# [PROBLEM TO SOLVE]
Repeat the listing below word for word, stopping after the line that contains "board_count = 5; // [5]".

# [EXCERPTED DATA]
_ _ _ _ _ _ _
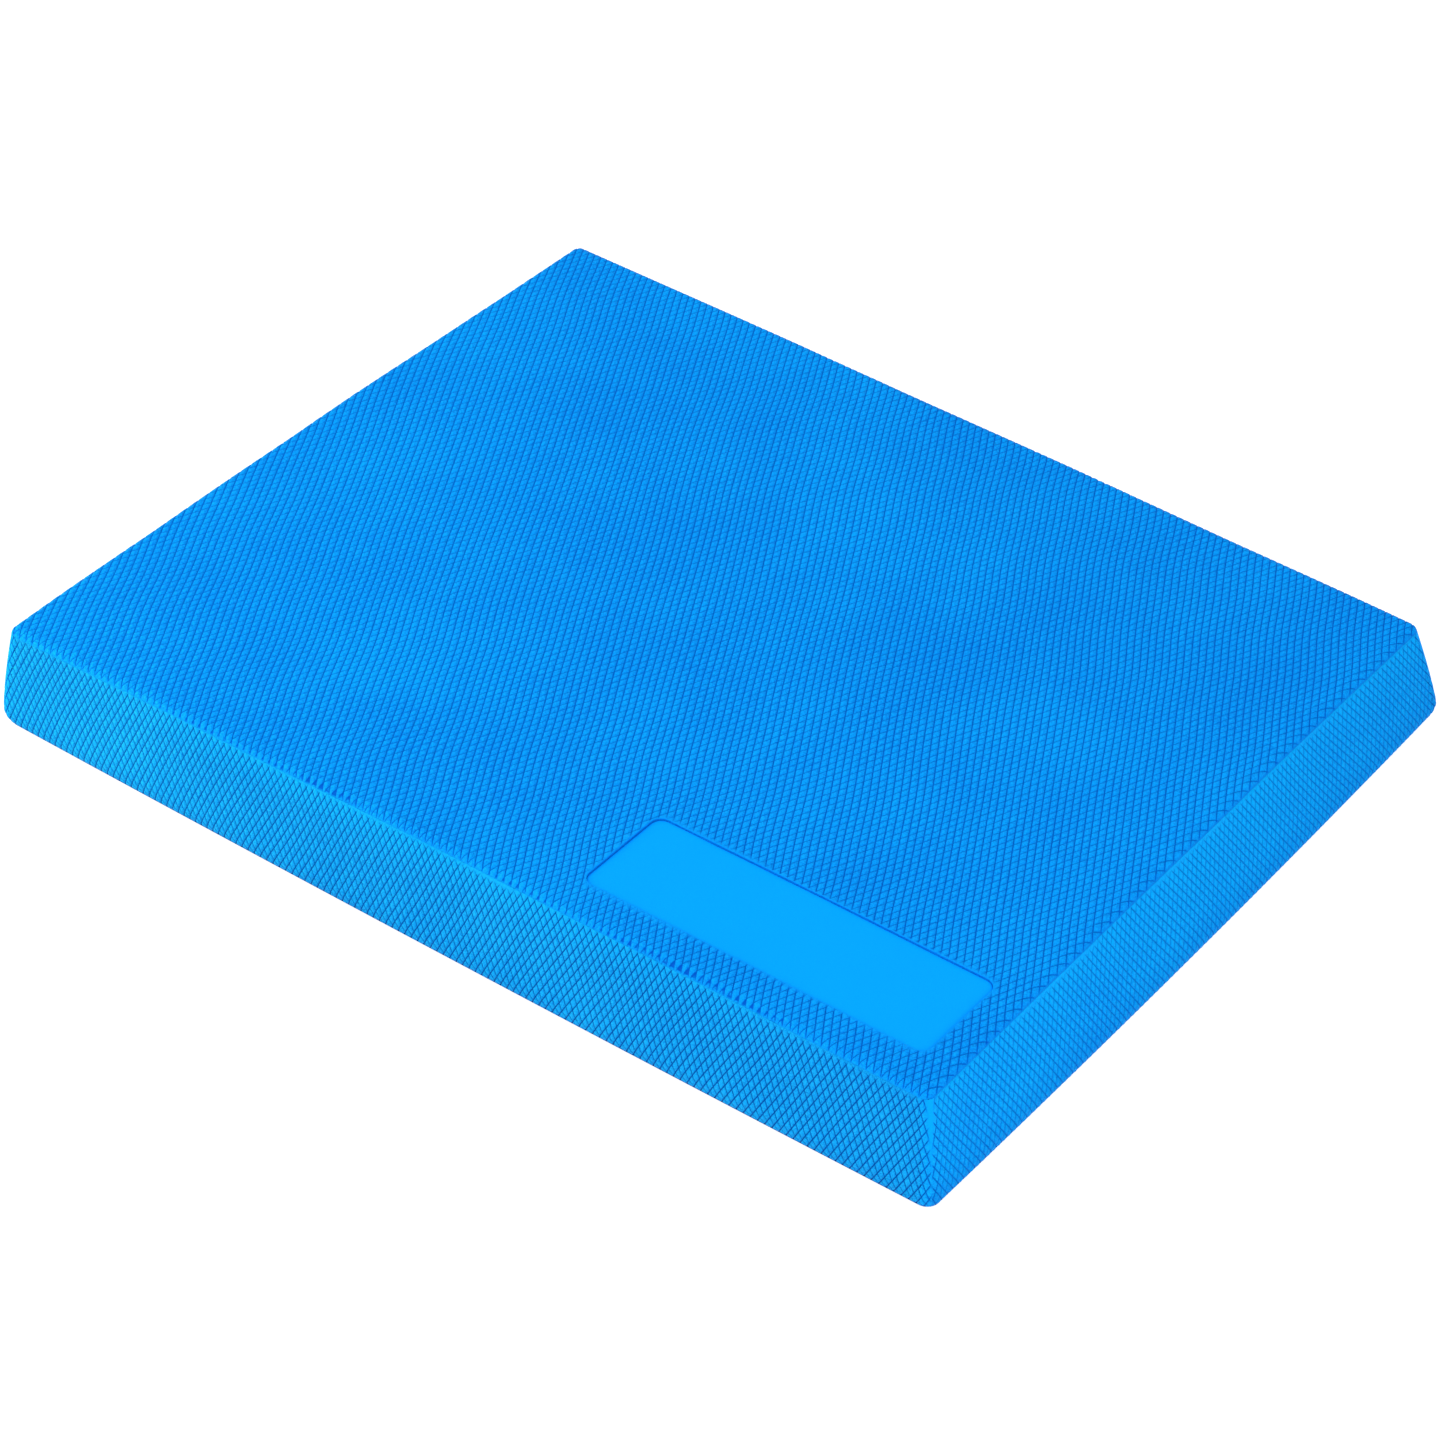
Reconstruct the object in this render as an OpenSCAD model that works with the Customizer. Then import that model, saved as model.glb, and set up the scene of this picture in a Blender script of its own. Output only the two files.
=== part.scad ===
// Balance pad for physiotherapy: a slab of closed-cell foam, laminated from boards and
// covered all round with embossed skins. The pad lies flat with its top facing up.
// The origin is the middle of the underside. +X runs along the pad towards the end that
// carries the label panel, +Y runs away from the long side next to that panel.

/* [Pad] */
// Length at the widest line, end to end
pad_length = 500; // [300:1:600]
// Width at the widest line, front to back
pad_width = 396; // [260:1:500]
// Total thickness
pad_height = 55; // [40:1:80]
// How far each short end leans in between the widest line and the top
end_lean = 9; // [2:0.5:14]
// How far each long side leans in between the widest line and the top
side_lean = 5; // [2:0.5:14]
// Radius of the rounded edge round the underside
foot_radius = 8; // [5:0.5:8]
// Radius of the rounded edge round the top
ridge_radius = 3; // [2:0.5:4]
// Radius of the four upright corners
corner_radius = 4.5; // [3.5:0.5:5]

/* [Skin] */
// Thickness of the embossed skins
skin_t = 3; // [2.5:0.5:4]
// Width of each leg of the smooth welded seam at a corner
seam_leg = 5; // [5:0.5:12]

/* [Core] */
// Number of foam boards laminated into the core, as counted in NODES
board_count = 5; // [5]

/* [Label panel] */
// Length of the smooth label panel
label_length = 170; // [60:1:200]
// Width of the smooth label panel
label_width = 53; // [30:1:80]
// Radius of its corners
label_radius = 5.5; // [2:0.5:10]
// Gap between the panel and the ridge of the short end
label_end_gap = 14.4; // [10:0.2:40]
// Gap between the panel and the ridge of the long side
label_side_gap = 19; // [10:0.2:40]
// Thickness of the panel
label_t = 1; // [0.6:0.1:1.2]
// How far the panel lies below the top of the pad
label_recess = 1; // [0.2:0.1:1.2]

/* [Hidden] */
$fn = 64;

skin_colour = "dodgerblue";
panel_colour = "deepskyblue";
foam_colour = "lightskyblue";

// A cutting solid runs past the pad by this much, so that no two faces coincide
past = 10;

board_t = (pad_height - 2 * skin_t) / board_count;

// Angle by which a face that leans in by lean tilts back from upright, when it touches
// the rounding of the foot and meets the top at the ridge
function tilt(lean) =
    asin(foot_radius / norm([foot_radius - lean, pad_height - foot_radius]))
    - atan2(foot_radius - lean, pad_height - foot_radius);

end_tilt = tilt(end_lean);
side_tilt = tilt(side_lean);

// Distance from the middle of the pad to a sloping face, at height z, for a face inset
// into the pad by inset
function reach(size, lean, z, inset) =
    size / 2 - lean + (pad_height - z) * tan(tilt(lean)) - inset / cos(tilt(lean));

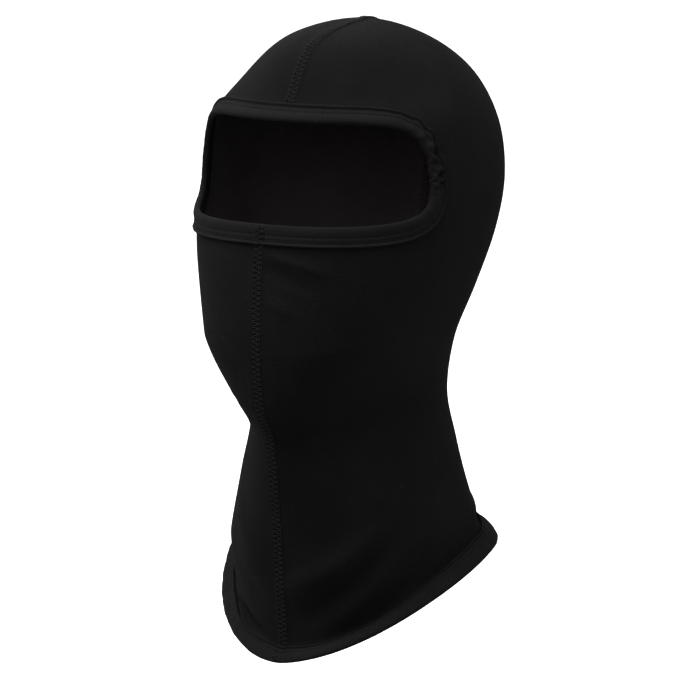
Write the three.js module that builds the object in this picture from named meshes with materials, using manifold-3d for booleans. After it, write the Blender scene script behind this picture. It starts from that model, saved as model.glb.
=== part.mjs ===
_ _ _ _ _ _ _
# [COMPLETED EXERCISE]
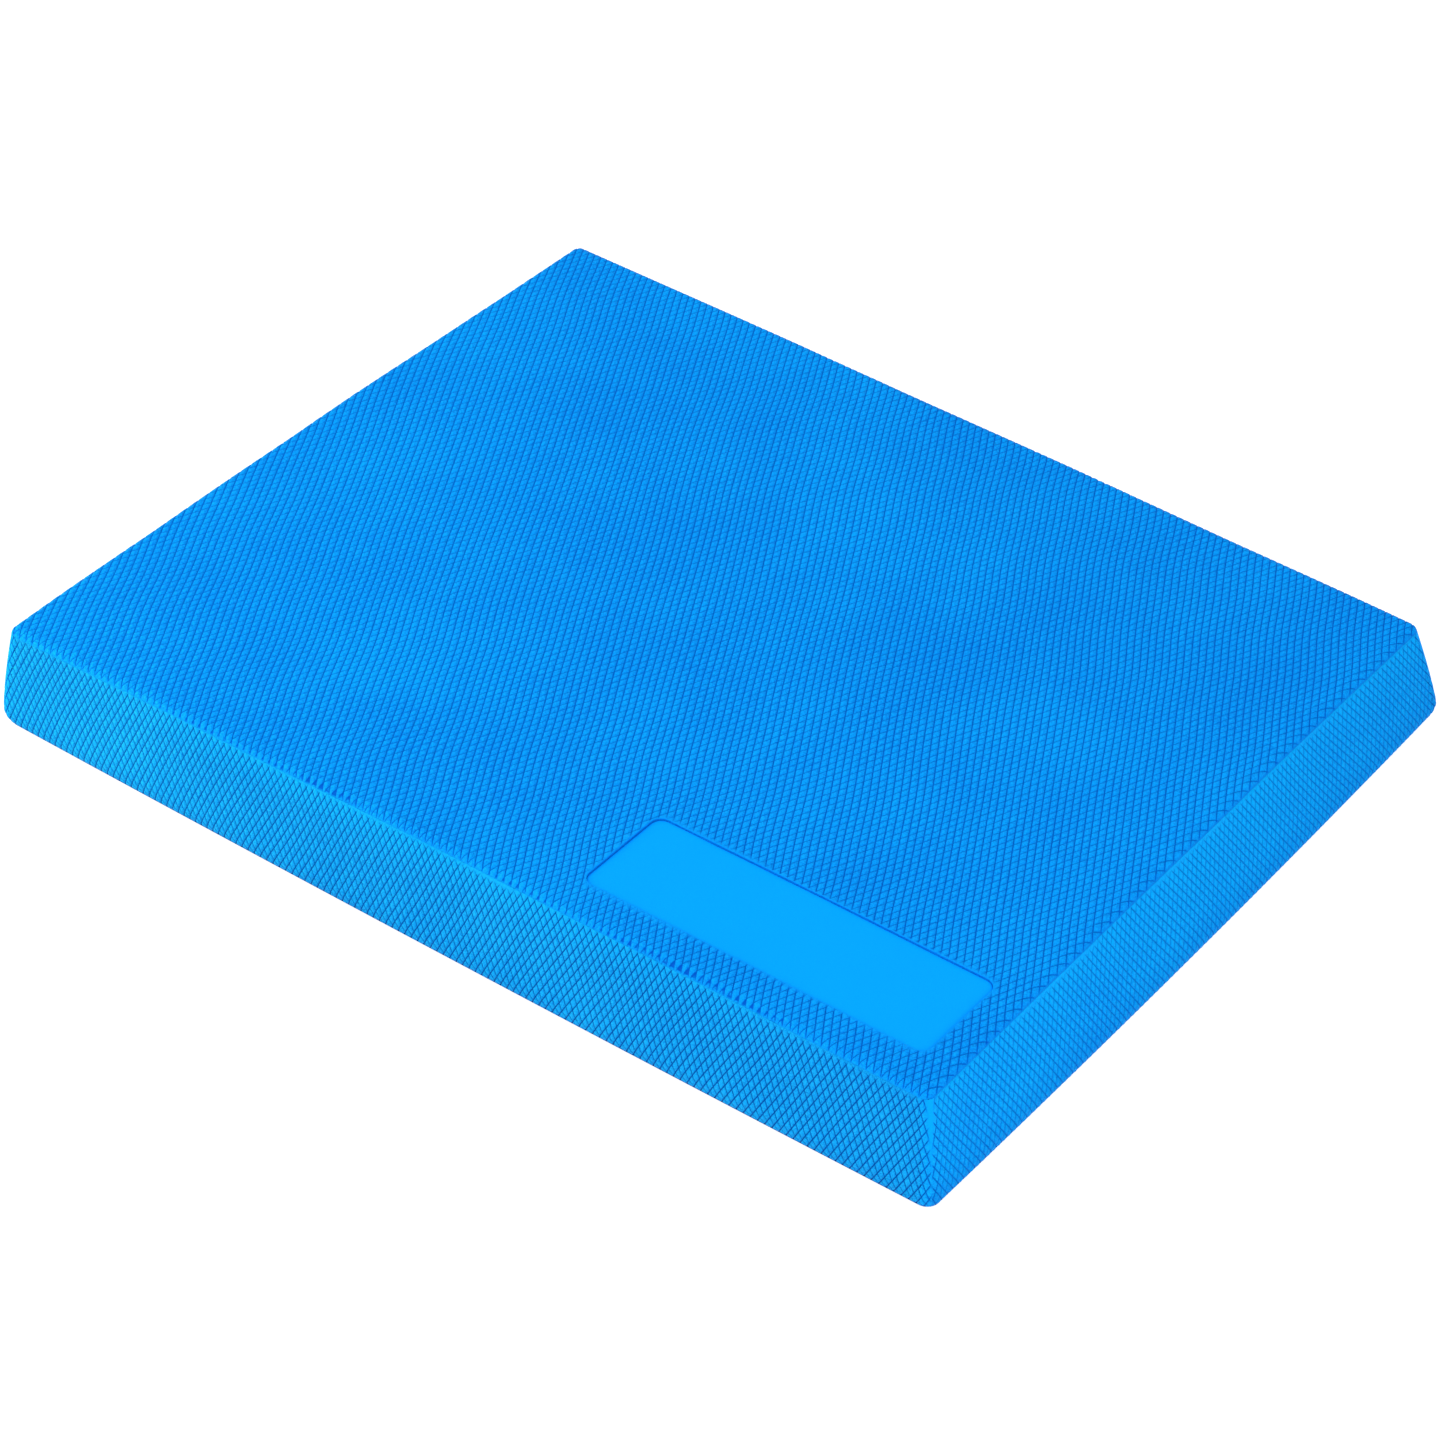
Reconstruct the object in this render as an OpenSCAD model that works with the Customizer. Then import that model, saved as model.glb, and set up the scene of this picture in a Blender script of its own. Output only the two files.
=== part.scad ===
// Balance pad for physiotherapy: a slab of closed-cell foam, laminated from boards and
// covered all round with embossed skins. The pad lies flat with its top facing up.
// The origin is the middle of the underside. +X runs along the pad towards the end that
// carries the label panel, +Y runs away from the long side next to that panel.

/* [Pad] */
// Length at the widest line, end to end
pad_length = 500; // [300:1:600]
// Width at the widest line, front to back
pad_width = 396; // [260:1:500]
// Total thickness
pad_height = 55; // [40:1:80]
// How far each short end leans in between the widest line and the top
end_lean = 9; // [2:0.5:14]
// How far each long side leans in between the widest line and the top
side_lean = 5; // [2:0.5:14]
// Radius of the rounded edge round the underside
foot_radius = 8; // [5:0.5:8]
// Radius of the rounded edge round the top
ridge_radius = 3; // [2:0.5:4]
// Radius of the four upright corners
corner_radius = 4.5; // [3.5:0.5:5]

/* [Skin] */
// Thickness of the embossed skins
skin_t = 3; // [2.5:0.5:4]
// Width of each leg of the smooth welded seam at a corner
seam_leg = 5; // [5:0.5:12]

/* [Core] */
// Number of foam boards laminated into the core, as counted in NODES
board_count = 5; // [5]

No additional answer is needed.